→ **WRITTEN REQUEST**
The lines below are to be quoted exactly, from the first through the one that contains "self.height = None".

Object modeling scripts
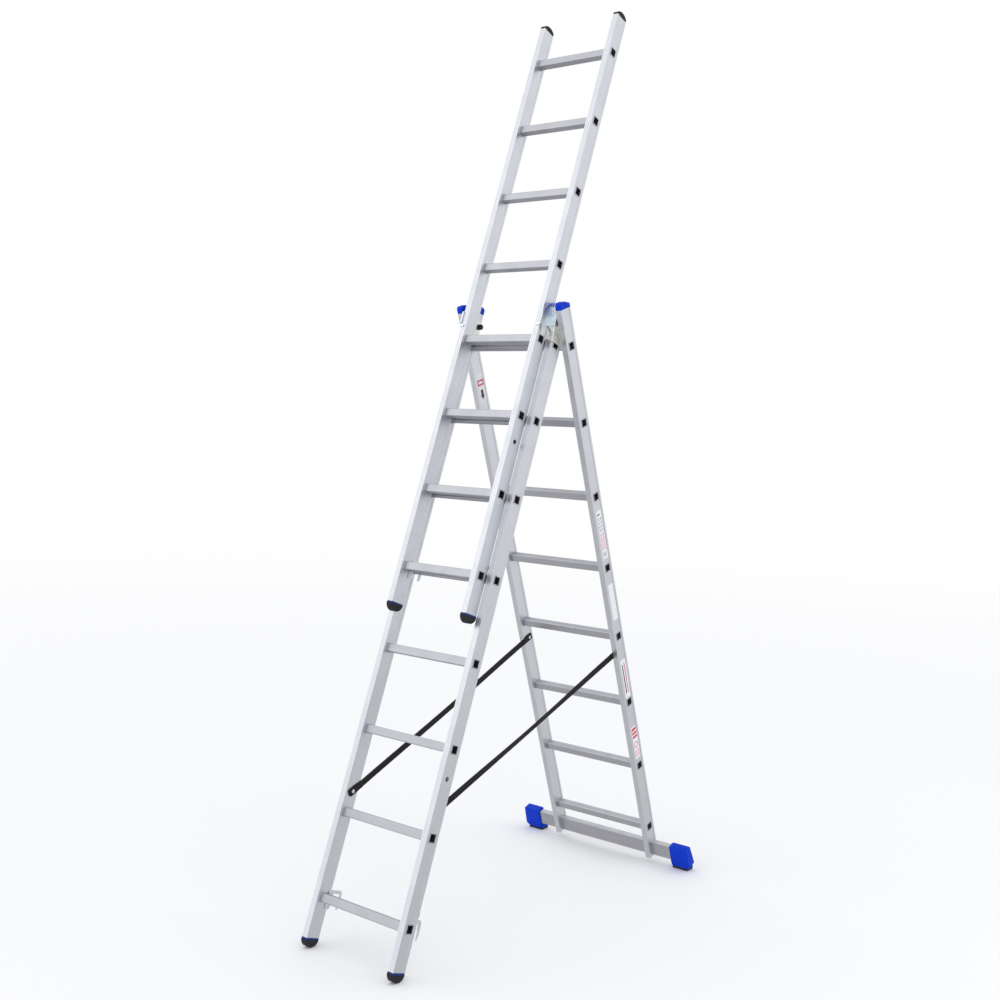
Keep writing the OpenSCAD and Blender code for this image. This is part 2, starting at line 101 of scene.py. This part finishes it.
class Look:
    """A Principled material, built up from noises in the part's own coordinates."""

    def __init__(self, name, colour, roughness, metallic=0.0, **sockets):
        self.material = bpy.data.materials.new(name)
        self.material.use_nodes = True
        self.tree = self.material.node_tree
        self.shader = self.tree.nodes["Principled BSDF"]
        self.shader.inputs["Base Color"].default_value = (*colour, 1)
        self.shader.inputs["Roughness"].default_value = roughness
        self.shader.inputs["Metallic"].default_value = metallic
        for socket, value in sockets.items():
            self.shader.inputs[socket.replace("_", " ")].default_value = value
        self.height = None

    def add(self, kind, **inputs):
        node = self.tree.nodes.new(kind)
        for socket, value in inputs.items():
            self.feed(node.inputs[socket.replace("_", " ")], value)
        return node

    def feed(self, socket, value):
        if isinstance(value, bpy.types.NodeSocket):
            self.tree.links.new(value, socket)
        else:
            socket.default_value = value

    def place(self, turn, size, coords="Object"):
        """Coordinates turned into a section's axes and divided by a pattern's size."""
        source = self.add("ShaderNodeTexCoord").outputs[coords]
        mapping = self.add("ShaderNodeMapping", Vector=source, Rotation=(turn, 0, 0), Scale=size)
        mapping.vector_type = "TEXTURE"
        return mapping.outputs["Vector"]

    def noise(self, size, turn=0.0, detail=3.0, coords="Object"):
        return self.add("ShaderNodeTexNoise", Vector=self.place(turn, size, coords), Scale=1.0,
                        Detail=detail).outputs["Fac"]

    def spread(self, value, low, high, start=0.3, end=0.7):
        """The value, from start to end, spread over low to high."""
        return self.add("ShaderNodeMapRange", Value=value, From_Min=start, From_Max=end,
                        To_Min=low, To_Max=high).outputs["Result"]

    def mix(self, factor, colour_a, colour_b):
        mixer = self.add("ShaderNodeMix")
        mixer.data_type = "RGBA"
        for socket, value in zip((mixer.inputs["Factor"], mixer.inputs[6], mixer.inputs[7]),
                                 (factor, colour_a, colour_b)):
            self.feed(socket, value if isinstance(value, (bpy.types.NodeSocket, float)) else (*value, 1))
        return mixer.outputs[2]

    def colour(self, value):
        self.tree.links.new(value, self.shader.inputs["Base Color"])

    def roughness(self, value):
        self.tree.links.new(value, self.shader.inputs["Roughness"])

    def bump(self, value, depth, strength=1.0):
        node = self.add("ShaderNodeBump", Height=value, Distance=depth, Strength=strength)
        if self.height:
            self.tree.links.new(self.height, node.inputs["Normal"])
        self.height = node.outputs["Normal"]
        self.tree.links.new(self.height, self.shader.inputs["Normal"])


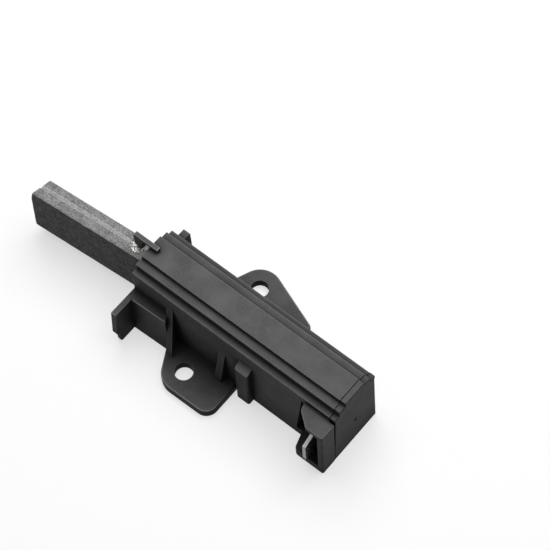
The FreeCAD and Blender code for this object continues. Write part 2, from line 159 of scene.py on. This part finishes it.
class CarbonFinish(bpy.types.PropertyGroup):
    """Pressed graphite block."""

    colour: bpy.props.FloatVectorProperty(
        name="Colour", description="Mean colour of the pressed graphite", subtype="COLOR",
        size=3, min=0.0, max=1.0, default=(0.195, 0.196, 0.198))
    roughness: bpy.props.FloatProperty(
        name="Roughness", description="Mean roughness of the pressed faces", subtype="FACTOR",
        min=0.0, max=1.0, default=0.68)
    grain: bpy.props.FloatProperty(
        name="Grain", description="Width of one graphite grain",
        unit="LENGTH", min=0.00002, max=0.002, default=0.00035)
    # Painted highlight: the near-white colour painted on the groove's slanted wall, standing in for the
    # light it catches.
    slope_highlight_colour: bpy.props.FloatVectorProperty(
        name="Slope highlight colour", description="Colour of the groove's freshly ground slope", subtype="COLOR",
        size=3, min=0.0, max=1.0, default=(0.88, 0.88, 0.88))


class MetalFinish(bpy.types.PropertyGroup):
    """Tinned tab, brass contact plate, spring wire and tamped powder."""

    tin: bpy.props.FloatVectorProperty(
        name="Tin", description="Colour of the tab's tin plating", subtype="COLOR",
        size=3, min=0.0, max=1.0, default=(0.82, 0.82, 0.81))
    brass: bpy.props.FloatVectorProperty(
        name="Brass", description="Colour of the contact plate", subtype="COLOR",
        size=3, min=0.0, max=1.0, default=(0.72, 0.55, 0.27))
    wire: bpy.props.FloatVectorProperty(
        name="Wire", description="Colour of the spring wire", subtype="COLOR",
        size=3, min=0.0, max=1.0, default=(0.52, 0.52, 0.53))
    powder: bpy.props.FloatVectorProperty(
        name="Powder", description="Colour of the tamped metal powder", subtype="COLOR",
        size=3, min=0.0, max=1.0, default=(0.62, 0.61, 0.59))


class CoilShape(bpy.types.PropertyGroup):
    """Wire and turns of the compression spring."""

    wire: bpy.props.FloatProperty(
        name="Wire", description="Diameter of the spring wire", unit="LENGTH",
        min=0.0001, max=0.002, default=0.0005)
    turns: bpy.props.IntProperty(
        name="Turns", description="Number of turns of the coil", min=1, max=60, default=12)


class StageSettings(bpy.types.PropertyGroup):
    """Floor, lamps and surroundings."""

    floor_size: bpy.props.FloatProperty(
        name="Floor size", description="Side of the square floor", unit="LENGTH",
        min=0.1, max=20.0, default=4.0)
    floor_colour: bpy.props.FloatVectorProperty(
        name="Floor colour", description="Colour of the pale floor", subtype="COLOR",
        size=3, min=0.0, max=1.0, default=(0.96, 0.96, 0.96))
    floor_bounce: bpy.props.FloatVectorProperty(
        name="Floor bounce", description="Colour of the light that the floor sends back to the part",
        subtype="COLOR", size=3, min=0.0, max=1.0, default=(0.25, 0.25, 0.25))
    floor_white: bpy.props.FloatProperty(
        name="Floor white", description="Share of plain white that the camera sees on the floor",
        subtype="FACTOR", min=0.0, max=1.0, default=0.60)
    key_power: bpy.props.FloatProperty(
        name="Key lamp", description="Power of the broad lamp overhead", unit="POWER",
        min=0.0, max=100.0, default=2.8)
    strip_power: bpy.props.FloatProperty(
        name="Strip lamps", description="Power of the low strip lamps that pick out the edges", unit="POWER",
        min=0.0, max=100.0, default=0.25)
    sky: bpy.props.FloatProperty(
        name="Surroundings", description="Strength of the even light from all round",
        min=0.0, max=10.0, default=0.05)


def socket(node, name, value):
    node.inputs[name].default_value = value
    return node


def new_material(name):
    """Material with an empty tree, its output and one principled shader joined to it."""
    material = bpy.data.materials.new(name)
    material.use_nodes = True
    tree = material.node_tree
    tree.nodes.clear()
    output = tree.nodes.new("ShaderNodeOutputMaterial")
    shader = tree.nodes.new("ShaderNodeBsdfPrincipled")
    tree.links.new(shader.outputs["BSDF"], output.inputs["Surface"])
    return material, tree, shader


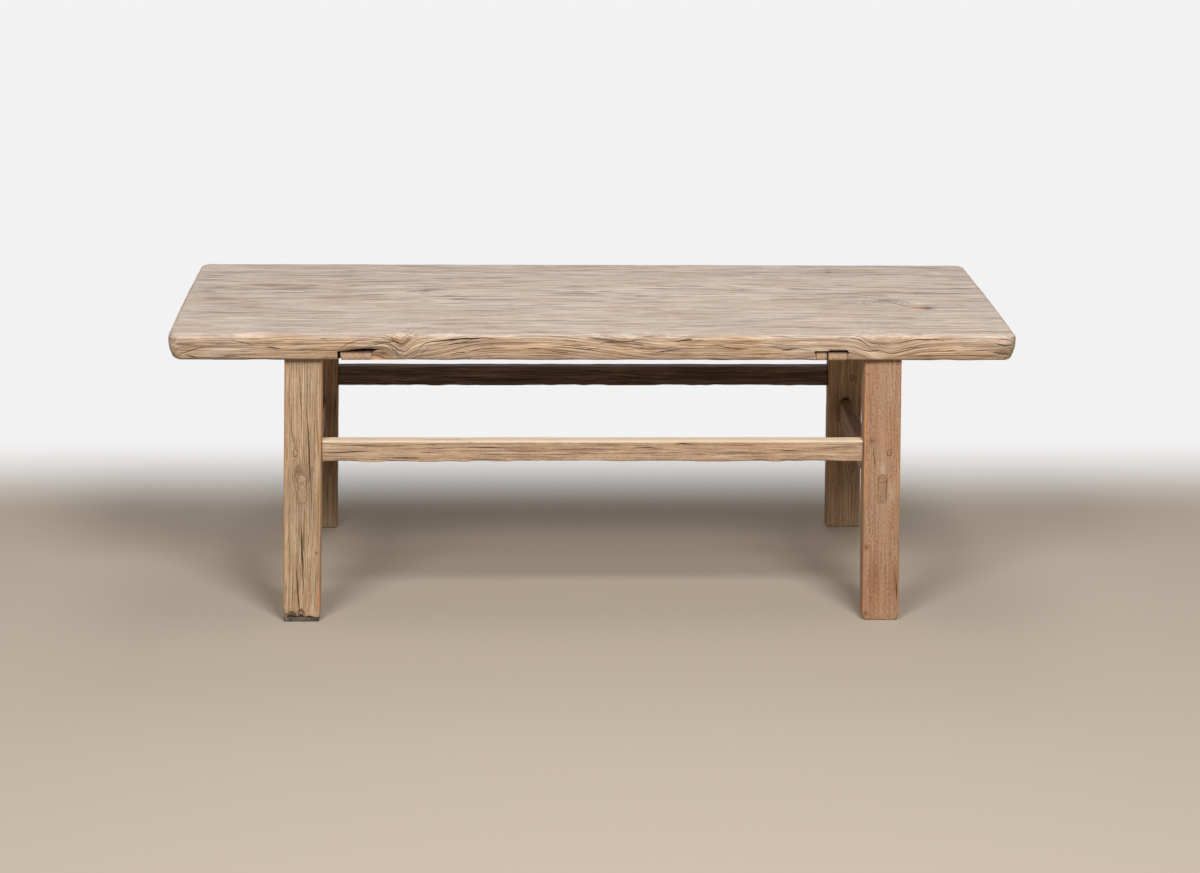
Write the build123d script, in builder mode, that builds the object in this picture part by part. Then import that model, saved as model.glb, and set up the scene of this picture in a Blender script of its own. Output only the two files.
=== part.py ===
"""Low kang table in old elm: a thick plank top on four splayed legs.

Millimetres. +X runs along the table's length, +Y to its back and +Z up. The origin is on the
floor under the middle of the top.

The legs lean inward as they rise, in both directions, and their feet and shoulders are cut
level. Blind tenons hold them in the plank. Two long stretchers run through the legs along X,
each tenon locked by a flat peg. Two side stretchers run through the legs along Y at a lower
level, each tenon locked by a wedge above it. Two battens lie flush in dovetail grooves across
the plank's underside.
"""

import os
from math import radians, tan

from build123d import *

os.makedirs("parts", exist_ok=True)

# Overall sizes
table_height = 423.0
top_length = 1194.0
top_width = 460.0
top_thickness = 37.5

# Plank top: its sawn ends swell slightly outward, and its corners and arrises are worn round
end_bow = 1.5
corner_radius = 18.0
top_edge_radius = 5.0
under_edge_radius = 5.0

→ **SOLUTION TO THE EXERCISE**
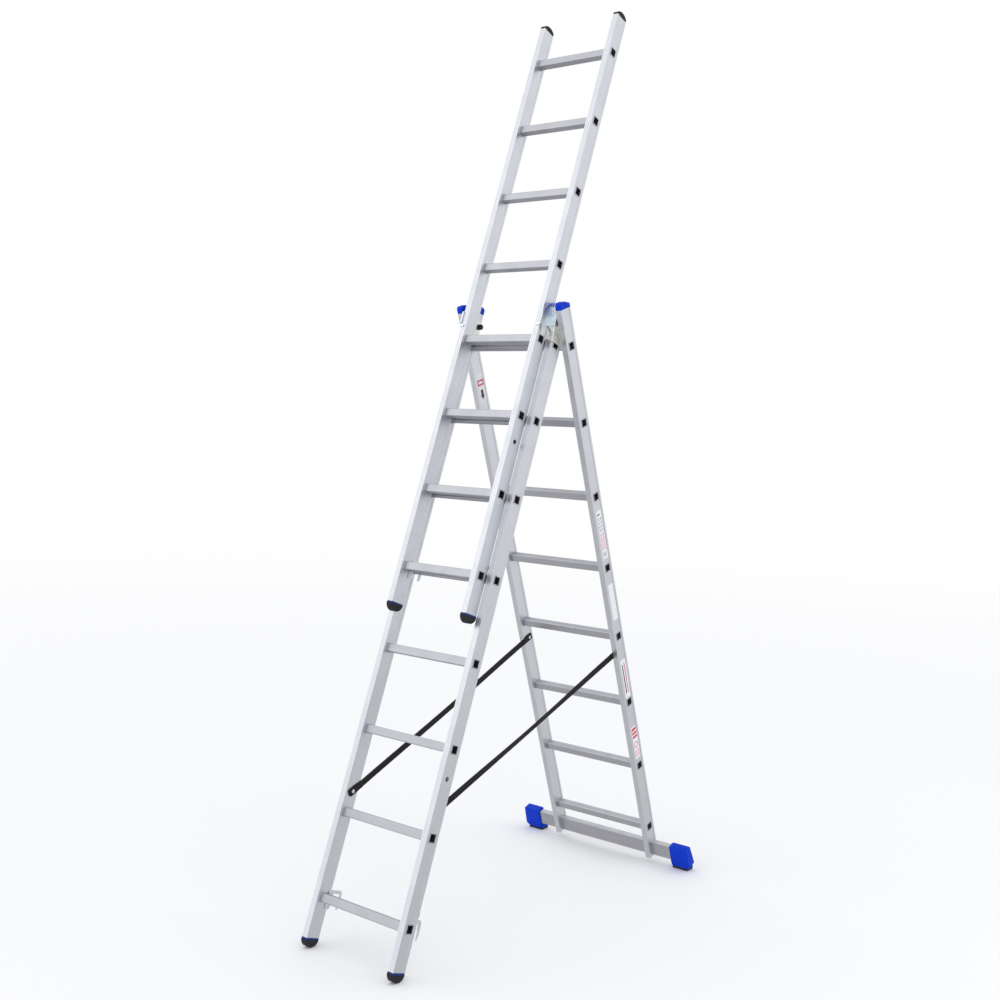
Keep writing the OpenSCAD and Blender code for this image. This is part 2, starting at line 101 of scene.py. This part finishes it.
class Look:
    """A Principled material, built up from noises in the part's own coordinates."""

    def __init__(self, name, colour, roughness, metallic=0.0, **sockets):
        self.material = bpy.data.materials.new(name)
        self.material.use_nodes = True
        self.tree = self.material.node_tree
        self.shader = self.tree.nodes["Principled BSDF"]
        self.shader.inputs["Base Color"].default_value = (*colour, 1)
        self.shader.inputs["Roughness"].default_value = roughness
        self.shader.inputs["Metallic"].default_value = metallic
        for socket, value in sockets.items():
            self.shader.inputs[socket.replace("_", " ")].default_value = value
        self.height = None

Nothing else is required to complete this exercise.